Montgomery Multiplication Algorithm on Python

Question

I try Montgomery Multiplication Algorithm on Python 3.x. This algorithm pseudo-code is given below:

Input: Modulus N(n bit), gcd(n, 2) = 1, Multipler: A (n bit), Multiplicant: B (n bit)
Output: R = (A x B x 2 ^ (-n)) mod N

R = 0

for (i = 0; i < n; i++)
{
    q = (R + A(i) * B) mod 2
    R = (R + A(i) * B + q * N) / 2
}

print(R)

Python 3.x code that was written is given below:

#!/usr/bin/python3

N = 41

A = 13

B = 17

n = N.bit_length()

R = 0

for i in range(0, n):
    q = int(R + (A & (1 << i) != 0) * B) % 2
    R = int((R + (A & (1 << i) != 0) * B + q * N) / 2)

print("Result:", R % N)

But, the code isn't given correct result.

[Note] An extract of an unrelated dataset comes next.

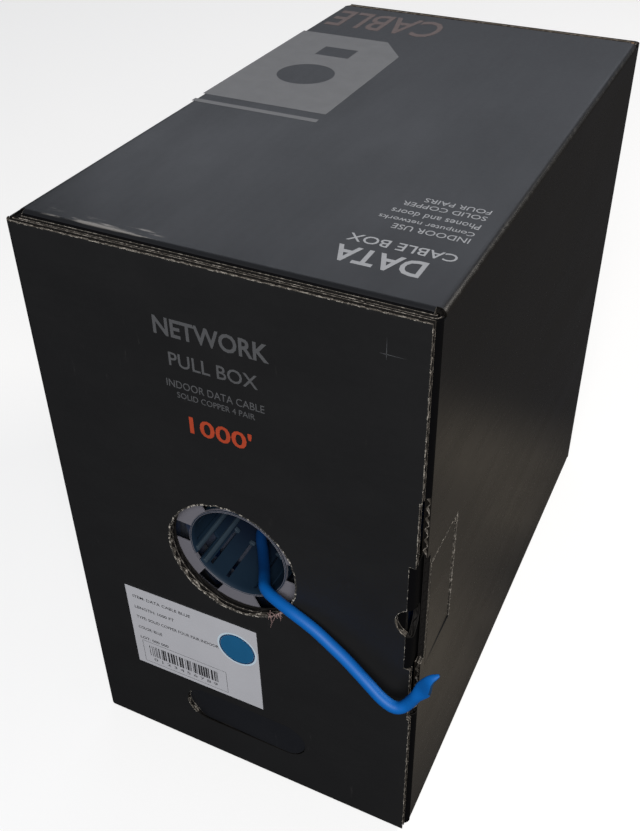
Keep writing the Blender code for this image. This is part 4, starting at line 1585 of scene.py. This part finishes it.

What is the problem?

Thanks for answering.

Answer 1

When I run your (modified) code I get 31, and 31 appears to be the right answer.

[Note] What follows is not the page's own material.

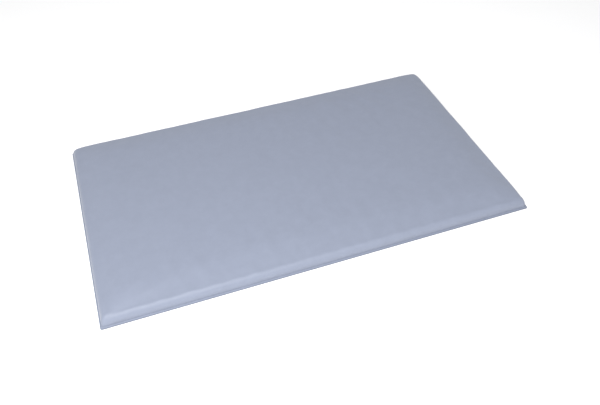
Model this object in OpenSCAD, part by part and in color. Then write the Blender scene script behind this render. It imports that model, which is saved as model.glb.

According to your pseudocode, R should be

R = (A x B x 2 ^ (-n)) mod N

In your case that is

R = (13*17*2^(-6))%41

The interpretation of 2^(-6) when you are working mod 41 is to raise the mod 41 multiplicative inverse of 2 to the power 6, then take the result mod 41. In other words, 2^-6 = (2^-1)^6.

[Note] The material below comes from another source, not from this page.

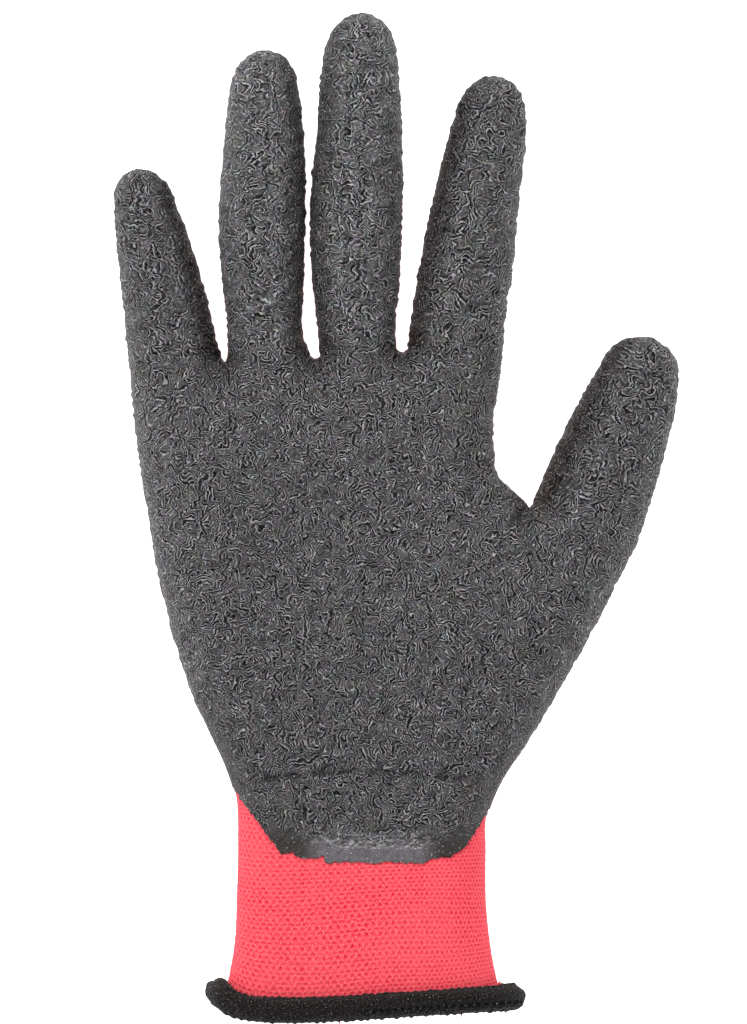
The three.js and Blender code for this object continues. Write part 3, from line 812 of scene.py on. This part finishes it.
def grey_ramp(value, stops):
    """A grey that follows the value through the stops."""
    ramp = node_after("ValToRGB", {0: value})
    elements = ramp.color_ramp.elements
    elements[0].position, elements[1].position = stops[0][0], stops[-1][0]
    elements[0].color, elements[1].color = ((grey, grey, grey, 1) for grey in (stops[0][1], stops[-1][1]))
    for position, grey in stops[1:-1]:
        elements.new(position).color = (grey, grey, grey, 1)
    return ramp.outputs[0]


# A crinkle is a thin cut with a ridge beside it, the cut painted dark as shade and the ridge painted
# light as a highlight. Crinkles zigzag side by side in patches, each patch turned its own way, with
# smoother ground between them.
CRINKLE = 1.18  # mm between two crinkles on the palm
ON_DIGITS = 0.8  # how much closer together they are there than on the digits
BROKEN_UP = 0.7  # how unevenly the patches change over from the palm's crinkles to the digits'
ALONG_BAND = 1.3  # radians between their furthest turns in a digit's band, where they run along it
PATCH = 4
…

Since 2*21 = 42 = 1 (mod 41), 2^(-1) = 21 (mod 41). Thus:

R = (13*17*2^-6) (mod 41)
  = (13*17*(2^-1)^6) (mod 41)
  = (13*14*21^6) (mod 41) 
  = 18954312741 (mod 41)
  = 31

which shows that the result is 31, the number returned by your code. Thus your code is correct. If there is a clash between output and expectation, perhaps in this case the problem is one of expectation.